In the 1960s and early 1970s, several other experts believed it to be right around the corner. When it did not happen, it resulted in drying up of funds and a decline in research activities, resulting in what we term as the first AI winter .
During the 1980s, interest in an approach to AI known as expert systems started gathering momentum and a significant amount of money was being spent on research and development. By the beginning of the 1990s, due to the limited scope of expert systems , interest waned and this resulted in the second AI winter . Somehow, it appeared that expectations in AI always outpaced the results.
An expert system (ES) is a program that is designed to solve problems in a specific domain, which can replace a human expert. By mimicking the thinking of human experts, the expert system was envisaged to analyze and make decisions.
The knowledge base of an ES contains both factual knowledge and heuristic knowledge. The ES inference engine was supposed to provide a methodology for reasoning the information present in the knowledge base. Its goal was to come up with a recommendation, and to do so, it combined the facts of a specific case (input data), with the knowledge contained in the knowledge base (rules), resulting in a particular recommendation (answers).
Though ES was suitable to solve some well-defined logical problems, it proved otherwise in solving other types of complex problems like image classification and natural language processing (NLP). As a result, ES did not live up to its expectations and gave rise to a shift from the rule-based approach to a data-driven approach. This paved the way to a new era in AImachine learning.
Research over the past 60 years has resulted in significant advances in search algorithms, machine learning algorithms, and integrating statistical analysis to understand the world at large.
In machine learning, the system is trained rather than explicitly programmed (unlike that in ES). By exposing large quantities of known facts (input data and answers) to a learning mechanism and performing tuning sessions, we get a system that can make predictions or classifications of unseen input data. It does this by finding out the statistical structure of the input data (and the answers) and comes up with rules for automating the task.
Starting in the 1990s, machine learning has quickly become the most popular subfield of AI. This trend has also been driven by the availability of faster computing and availability of diverse data sets.
A machine learning algorithm transforms its input data into meaningful outputs by a process known as representations . Representations are transformations of the input data, to represent it closer to the expected output. Learning, in the context of machine learning, is an automatic search process for better representations of data. Machine learning algorithms find these representations by searching through a predefined set of operations.

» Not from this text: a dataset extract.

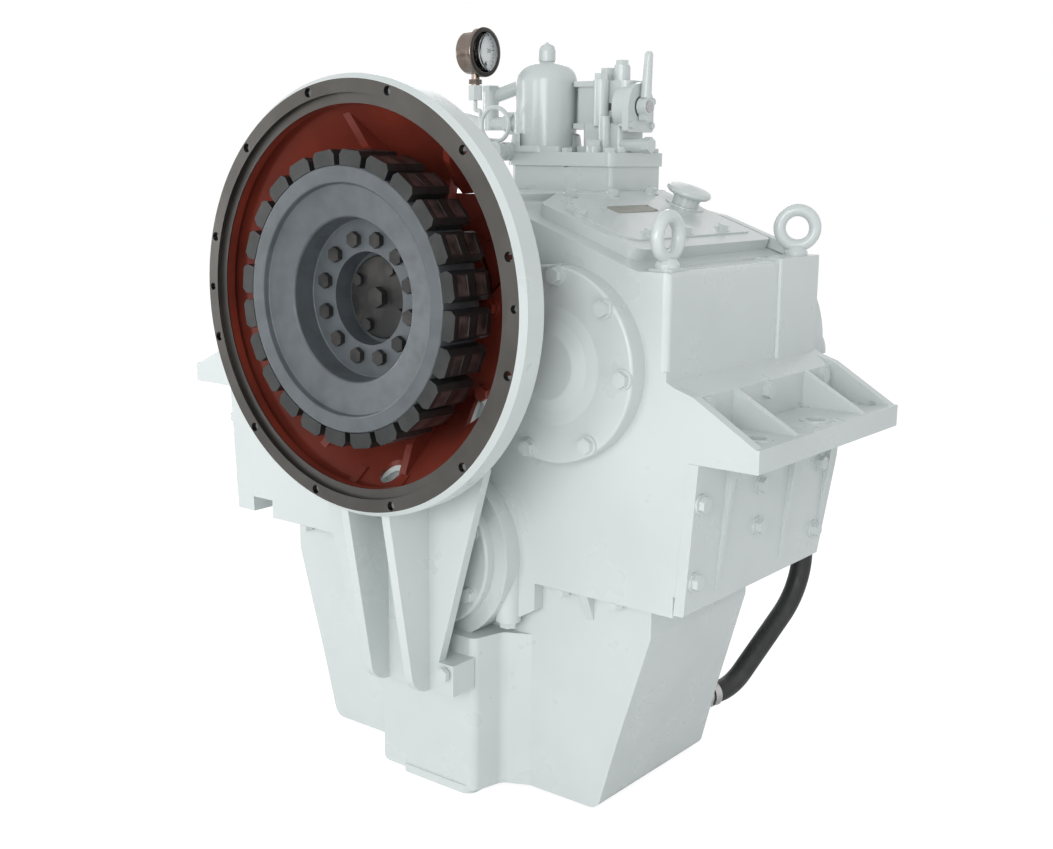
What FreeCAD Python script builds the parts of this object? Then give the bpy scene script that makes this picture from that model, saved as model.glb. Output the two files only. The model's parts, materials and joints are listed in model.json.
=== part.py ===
import FreeCAD, Part
import math
import os

# Marine gearbox, millimetres.
# The origin is the centre of the engine flange face on the input axis.
# +Y runs from the engine into the gearbox, +X to the right seen from the engine, +Z up.

V = FreeCAD.Vector

# Shaft axes and gear train
GEAR_MODULE = 5.0
OUTPUT_TEETH = 106
AHEAD_TEETH = 38
ASTERN_TEETH = 30
DRIVE_TEETH = 42
PUMP_TEETH = 12
PUMP_MODULE = 4.0
PUMP_ADDENDUM = 2.4
PUMP_DEDENDUM = 3.6
ADDENDUM = 0.85 * GEAR_MODULE
DEDENDUM = 1.15 * GEAR_MODULE
BACKLASH = 0.40
PRESSURE_ANGLE = 20.0
OUTPUT_DROP = GEAR_MODULE * (AHEAD_TEETH + OUTPUT_TEETH) / 2.0
DRIVE_CENTRES = GEAR_MODULE * DRIVE_TEETH
ASTERN_CENTRES = GEAR_MODULE * (ASTERN_TEETH + OUTPUT_TEETH) / 2.0
SIDE_Z = (ASTERN_CENTRES ** 2 - DRIVE_CENTRES ** 2 - OUTPUT_DROP ** 2) / (2.0 * OUTPUT_DROP)
SIDE_X = math.sqrt(DRIVE_CENTRES ** 2 - SIDE_Z ** 2)
INPUT = (0.0, 0.0)
SIDE = (SIDE_X, SIDE_Z)
OUTPUT = (0.0, -OUTPUT_DROP)

# Clearances
SEAT = 0.3
RUNNING = 0.08

# Engine flange and bell
FLANGE_R = 279.0
FLANGE_DEPTH = 40.0
FLANGE_CHAMFER = 6.0
PILOT_R = 255.6
PILOT_DEPTH = 6.0
LIP_R = 243.0
BOLT_CIRCLE_R = 265.1
FLANGE_BOLTS = 12
FLANGE_HOLE_R = 6.0
NECK_R = 160.0
BELL_WALL = 12.0
BELL_BACK = 18.0
WINDOW = (46.0, 128.0)
WINDOW_R = 32.0

# Main casing
FRONT_Y = 190.0
REAR_Y = 592.0
WALL = 14.0
END_WALL = 20.0
EDGE_R = 9.0
ROOF_Z = 131.0
ROOF_HALF = 90.0
ROOF_LEFT_X = -122.0
ROOF_EDGE_X = 305.0
SHOULDER_Z = 44.0
RIGHT_UPPER_X = 353.0
LEFT_UPPER_X = -381.0
FOOT_ROOT_Z = -89.0
FOOT_LEDGE_Z = -107.0
FOOT_TOP_Z = -156.0
FOOT_BOTTOM_Z = -186.0
RIGHT_FOOT_X = 485.0
LEFT_FOOT_X = -547.0
FOOT_END_Y = 592.0
RIGHT_WALL_TOP = 388.0
RIGHT_WALL_LOW = 374.0
LEFT_WALL_TOP = -427.0
LEFT_WALL_LOW = -415.0
HANG_Z = -384.0
PLATE_T = 15.0
LEFT_PLATE_T = 38.0
PLATE_RIBS_Y = (268.0, 441.0, 552.0)
SPLIT_Z = -OUTPUT_DROP
FOOT_HOLE_R = 13.0
FOOT_HOLES_Y = (246.0, 406.0, 566.0)
FOOT_RIBS_Y = (302.0, 497.0)
FOOT_RIB_T = 12.0
WALL_BOLTS_Y = (226.0, 384.0, 545.0)
WALL_BOLT_Z = -119.0
RIGHT_HOLE_X = 450.0
LEFT_HOLE_X = -500.0

# Lower casing
SUMP_FRONT_Y = 209.0
SUMP_REAR_Y = 480.0
SUMP_LEAN = 24.0
SUMP_BOTTOM_Z = -695.0
SUMP_FLANGE = 28.0
BOX_FRONT_Y = 142.0
BOX_HALF = 87.0
LUG_X = 109.0
LUG_R = 17.5
LUG_BOTTOM_Z = -450.0
BUTTRESS_Z = -540.0
BUTTRESS_BOLTS = ((10.0, -512.0), (74.0, -509.0))

# Shafts and bearings
SHAFT_R = 48.0
NECK_SHAFT_R = 45.0
OUT_SHAFT_R = 62.0
OUT_NECK_R = 58.0
RACE_IN = 9.0
ROLLER_R = 6.0
RACE_OUT = 9.0
BEARING_W = 30.0
OUTPUT_GEAR_Y = (262.0, 342.0)
PINION_Y = (258.0, 346.0)
DRUM_Y = (372.0, 520.0)
DRIVE_GEAR_Y = (372.0, 422.0)
DRUM_R = 98.0
DRUM_BORE = 88.0
HUB_R = 60.0

# Coupling on the engine side
DISC_R = 168.0
BLOCK_R = 187.0
BLOCKS = 24
BLOCK_PHASE = 5.5
BLOCK_WIDTH = 38.0
HUB_BOLTS = 12
HUB_BOLT_PCR = 77.1
END_BOLT_PCR = 42.2
END_BOLT_PHASE = 29.0
HUB_BORE_R = 36.0

# Round covers
SIDE_BOSS_R = 128.0
SIDE_COVER_Y = 161.0
OUT_BOSS_R = 128.0
OUT_COVER_R = 106.0
OUT_COVER_BOLT_R = 90.0
OUT_COVER_Y = 146.0
REAR_COVER_R = 152.0
REAR_COVER_DEPTH = 44.0
SIDE_COVER_BOLT_R = 115.5
SIDE_COVER_ANGLES = (5.0, 47.0, 93.0, 146.0, 195.0, 245.0, 305.0)
PUMP_Y = REAR_Y + REAR_COVER_DEPTH + 4.0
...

To summarize, machine learning is searching for useful representations of the input data within a predefined space, using the loss function (difference between the actual output and the estimated output) as a feedback to modify the parameters of the model.
It turns out that machine learning focuses on learning only one or two layers of representations of the input data. This proved intractable for solving human perception problems like image classification, text-to-speech translation, handwriting transcription, etc. Therefore, it gave way to a new take on learning representations, which put an emphasis on learning multiple successive layers of representations, resulting in deep learning. The word deep in deep learning only implies the number of layers used in a deep learning model.
In deep learning, we deal with layers. A layer is a data transformation function which carries out the transformation of the data which goes through that layer. These transformations are parametrized by a set of weights and biases, which determine the transformation behavior at that layer.